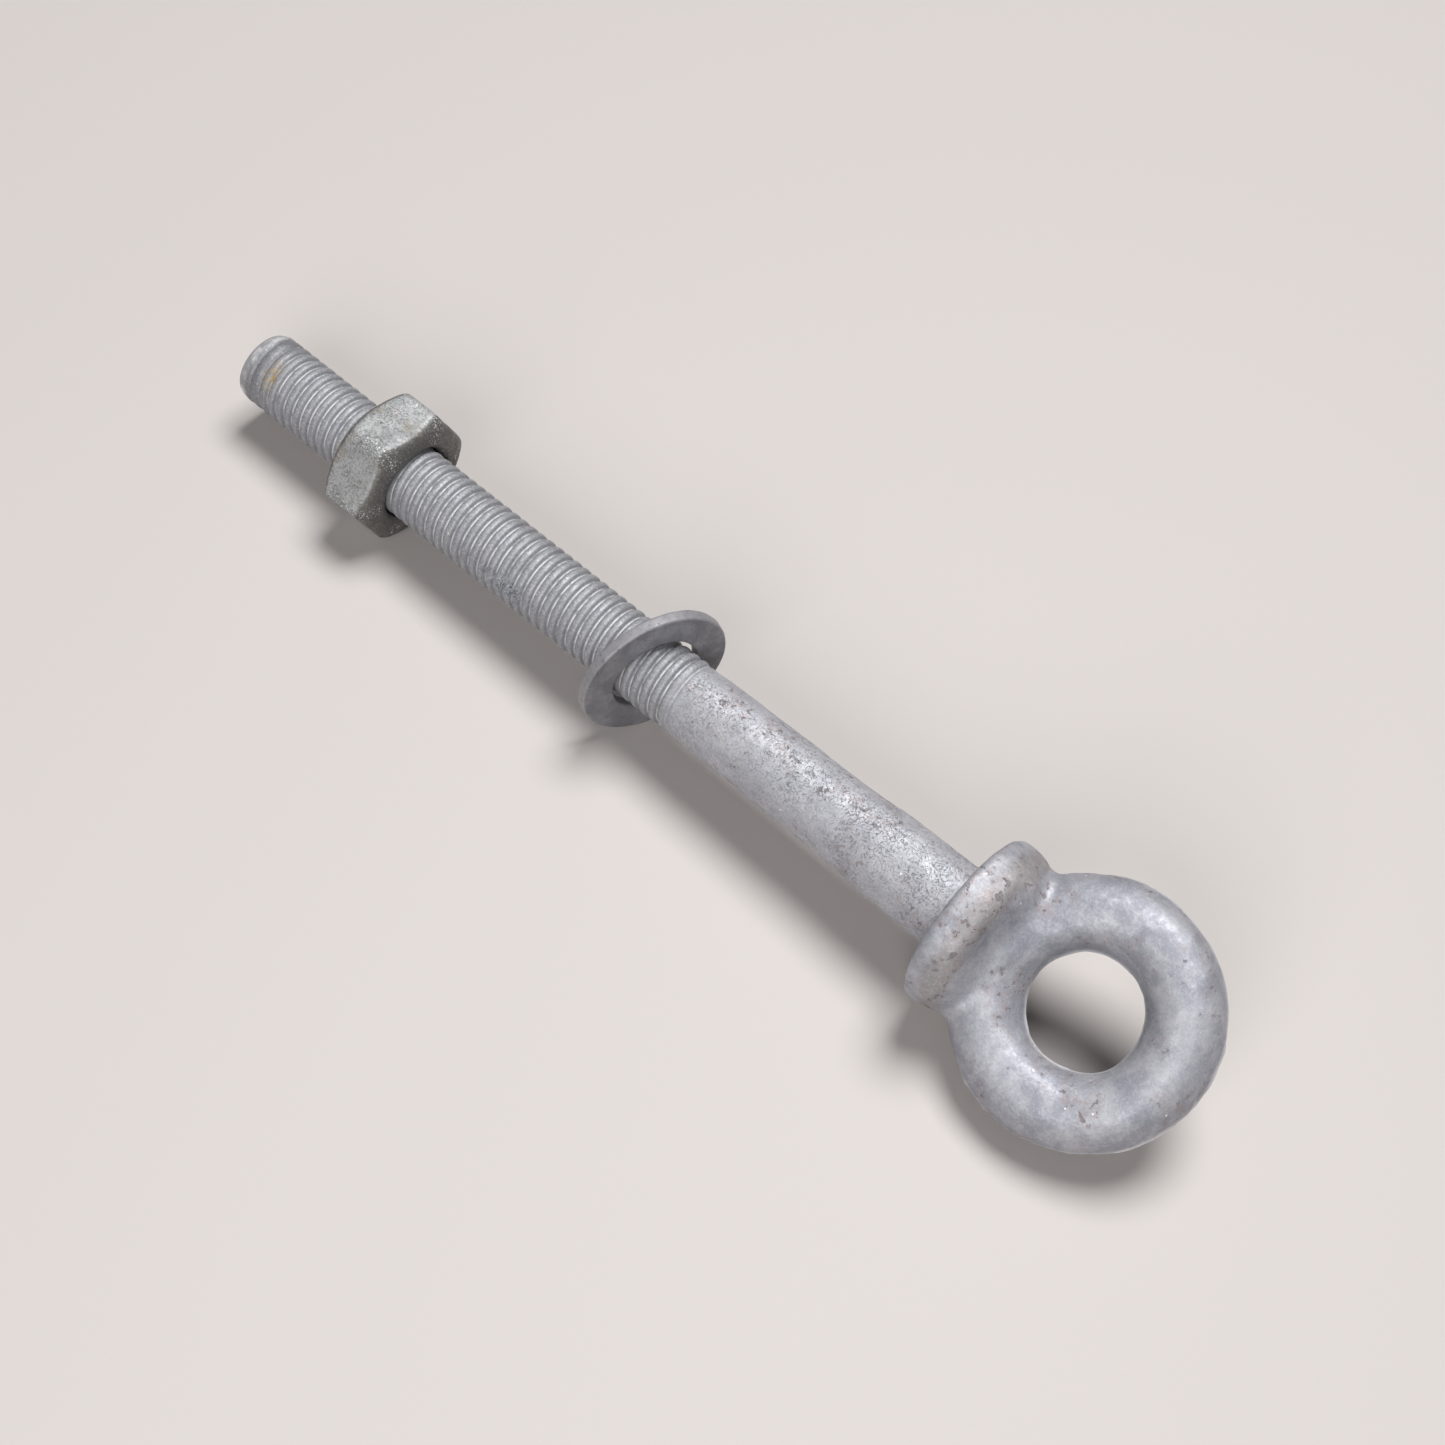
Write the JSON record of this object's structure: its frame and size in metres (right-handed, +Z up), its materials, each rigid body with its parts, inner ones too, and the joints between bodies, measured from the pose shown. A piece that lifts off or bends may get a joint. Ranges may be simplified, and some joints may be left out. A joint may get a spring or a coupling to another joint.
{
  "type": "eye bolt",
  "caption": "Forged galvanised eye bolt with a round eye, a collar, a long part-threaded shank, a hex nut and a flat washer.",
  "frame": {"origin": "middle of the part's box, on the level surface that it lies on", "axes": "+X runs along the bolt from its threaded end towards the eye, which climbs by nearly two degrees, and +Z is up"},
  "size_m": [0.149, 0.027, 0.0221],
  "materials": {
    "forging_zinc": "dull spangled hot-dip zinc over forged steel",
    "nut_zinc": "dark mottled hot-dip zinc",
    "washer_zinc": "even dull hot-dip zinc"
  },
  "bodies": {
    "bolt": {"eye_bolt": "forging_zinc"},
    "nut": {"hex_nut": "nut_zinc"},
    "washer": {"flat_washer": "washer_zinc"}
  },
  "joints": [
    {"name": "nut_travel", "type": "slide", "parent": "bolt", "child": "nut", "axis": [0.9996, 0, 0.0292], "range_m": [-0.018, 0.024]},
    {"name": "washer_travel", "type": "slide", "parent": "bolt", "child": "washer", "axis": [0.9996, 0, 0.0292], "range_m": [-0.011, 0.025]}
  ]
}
---
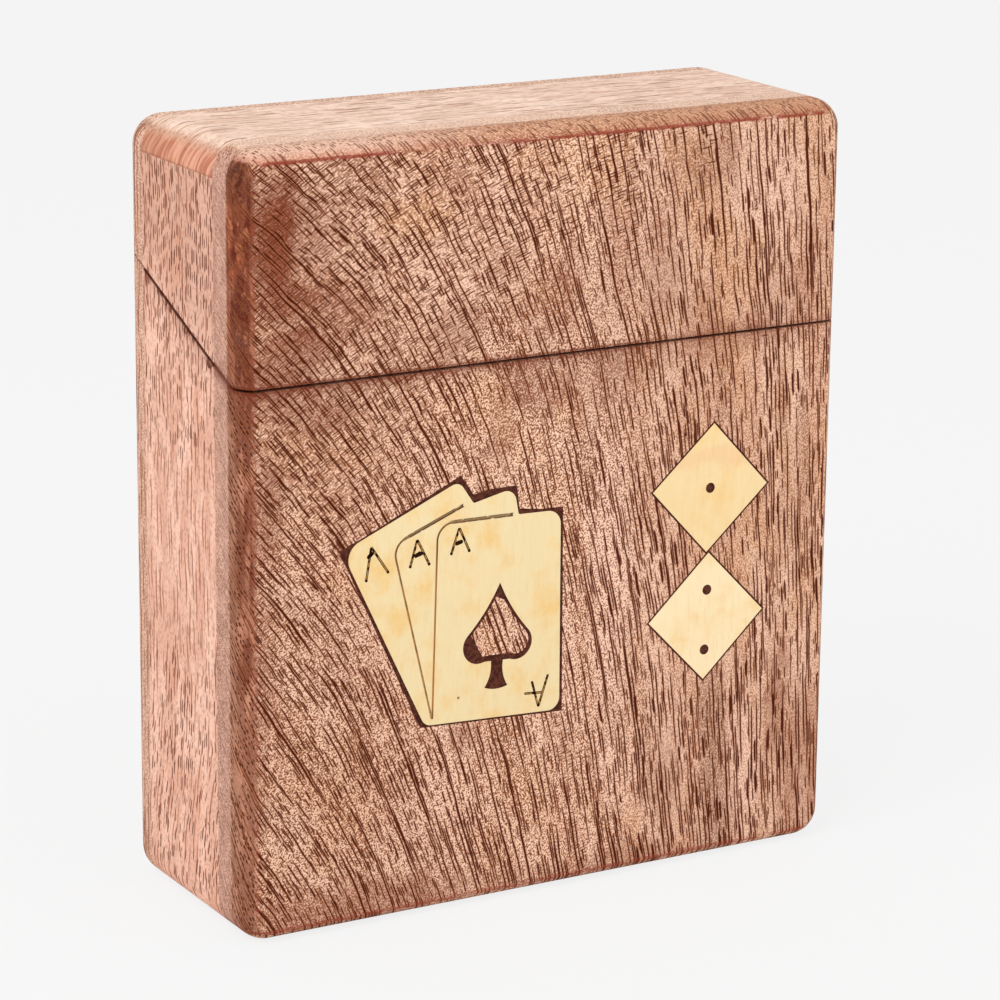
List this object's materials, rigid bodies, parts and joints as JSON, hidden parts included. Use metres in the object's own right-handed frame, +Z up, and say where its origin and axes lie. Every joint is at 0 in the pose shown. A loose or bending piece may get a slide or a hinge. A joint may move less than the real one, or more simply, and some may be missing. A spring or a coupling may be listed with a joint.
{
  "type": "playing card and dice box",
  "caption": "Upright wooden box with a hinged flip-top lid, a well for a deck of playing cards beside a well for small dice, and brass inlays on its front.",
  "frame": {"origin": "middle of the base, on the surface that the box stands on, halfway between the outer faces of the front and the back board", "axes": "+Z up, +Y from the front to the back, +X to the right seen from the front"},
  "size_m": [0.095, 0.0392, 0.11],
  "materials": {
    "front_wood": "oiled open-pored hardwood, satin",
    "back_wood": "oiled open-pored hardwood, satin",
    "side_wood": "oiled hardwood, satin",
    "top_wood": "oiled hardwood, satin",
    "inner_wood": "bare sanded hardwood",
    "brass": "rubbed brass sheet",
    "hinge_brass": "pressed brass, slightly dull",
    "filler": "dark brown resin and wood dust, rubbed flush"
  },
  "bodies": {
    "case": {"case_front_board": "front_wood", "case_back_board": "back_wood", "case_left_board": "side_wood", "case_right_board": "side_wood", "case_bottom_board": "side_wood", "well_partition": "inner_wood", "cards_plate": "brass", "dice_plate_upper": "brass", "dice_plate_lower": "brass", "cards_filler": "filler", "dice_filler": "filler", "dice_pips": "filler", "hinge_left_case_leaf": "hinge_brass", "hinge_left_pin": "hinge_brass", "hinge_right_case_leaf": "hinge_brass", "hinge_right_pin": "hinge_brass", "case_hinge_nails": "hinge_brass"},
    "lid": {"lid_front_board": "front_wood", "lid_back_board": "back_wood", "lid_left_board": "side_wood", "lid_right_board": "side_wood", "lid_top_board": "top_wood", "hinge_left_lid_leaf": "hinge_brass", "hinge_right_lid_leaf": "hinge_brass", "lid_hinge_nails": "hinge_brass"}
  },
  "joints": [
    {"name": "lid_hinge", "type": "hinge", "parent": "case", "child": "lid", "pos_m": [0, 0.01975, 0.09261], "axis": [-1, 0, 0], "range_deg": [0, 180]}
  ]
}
==
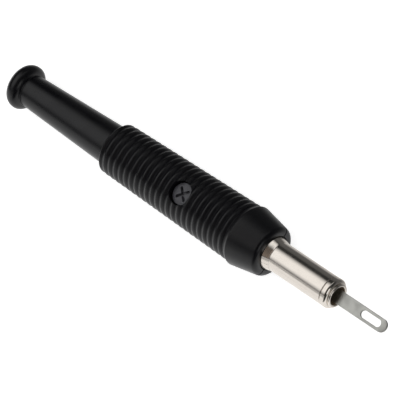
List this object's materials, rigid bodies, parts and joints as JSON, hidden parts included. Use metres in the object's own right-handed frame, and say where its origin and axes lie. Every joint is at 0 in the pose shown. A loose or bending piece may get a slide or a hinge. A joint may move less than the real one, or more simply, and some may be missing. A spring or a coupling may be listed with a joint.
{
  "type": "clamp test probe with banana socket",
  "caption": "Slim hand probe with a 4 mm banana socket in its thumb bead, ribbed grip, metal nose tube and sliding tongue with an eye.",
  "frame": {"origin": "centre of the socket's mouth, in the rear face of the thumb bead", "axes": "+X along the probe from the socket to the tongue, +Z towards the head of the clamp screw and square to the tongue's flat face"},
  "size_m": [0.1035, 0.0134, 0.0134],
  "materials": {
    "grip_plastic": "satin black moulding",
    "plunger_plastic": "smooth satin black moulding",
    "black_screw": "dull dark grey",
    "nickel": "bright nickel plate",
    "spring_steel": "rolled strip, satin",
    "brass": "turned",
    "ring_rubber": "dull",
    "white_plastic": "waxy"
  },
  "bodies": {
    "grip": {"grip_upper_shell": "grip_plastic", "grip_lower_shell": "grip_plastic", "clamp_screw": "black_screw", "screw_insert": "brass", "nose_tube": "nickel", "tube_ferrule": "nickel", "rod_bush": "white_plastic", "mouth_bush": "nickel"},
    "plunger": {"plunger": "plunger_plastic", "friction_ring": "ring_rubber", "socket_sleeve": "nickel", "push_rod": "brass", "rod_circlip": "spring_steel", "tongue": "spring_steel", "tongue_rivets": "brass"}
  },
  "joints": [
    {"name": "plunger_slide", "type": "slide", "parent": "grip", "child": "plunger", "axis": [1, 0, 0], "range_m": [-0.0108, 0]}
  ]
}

• PROBLEM STATEMENT
Search the data above for lines holding "slide" and copy each of them.

• ANSWER BELOW
    {"name": "nut_travel", "type": "slide", "parent": "bolt", "child": "nut", "axis": [0.9996, 0, 0.0292], "range_m": [-0.018, 0.024]},
    {"name": "washer_travel", "type": "slide", "parent": "bolt", "child": "washer", "axis": [0.9996, 0, 0.0292], "range_m": [-0.011, 0.025]}
List this object's materials, rigid bodies, parts and joints as JSON, hidden parts included. Use metres in the object's own right-handed frame, +Z up, and say where its origin and axes lie. Every joint is at 0 in the pose shown. A loose or bending piece may get a slide or a hinge. A joint may move less than the real one, or more simply, and some may be missing. A spring or a coupling may be listed with a joint.
List this object's materials, rigid bodies, parts and joints as JSON, hidden parts included. Use metres in the object's own right-handed frame, and say where its origin and axes lie. Every joint is at 0 in the pose shown. A loose or bending piece may get a slide or a hinge. A joint may move less than the real one, or more simply, and some may be missing. A spring or a coupling may be listed with a joint.
    {"name": "plunger_slide", "type": "slide", "parent": "grip", "child": "plunger", "axis": [1, 0, 0], "range_m": [-0.0108, 0]}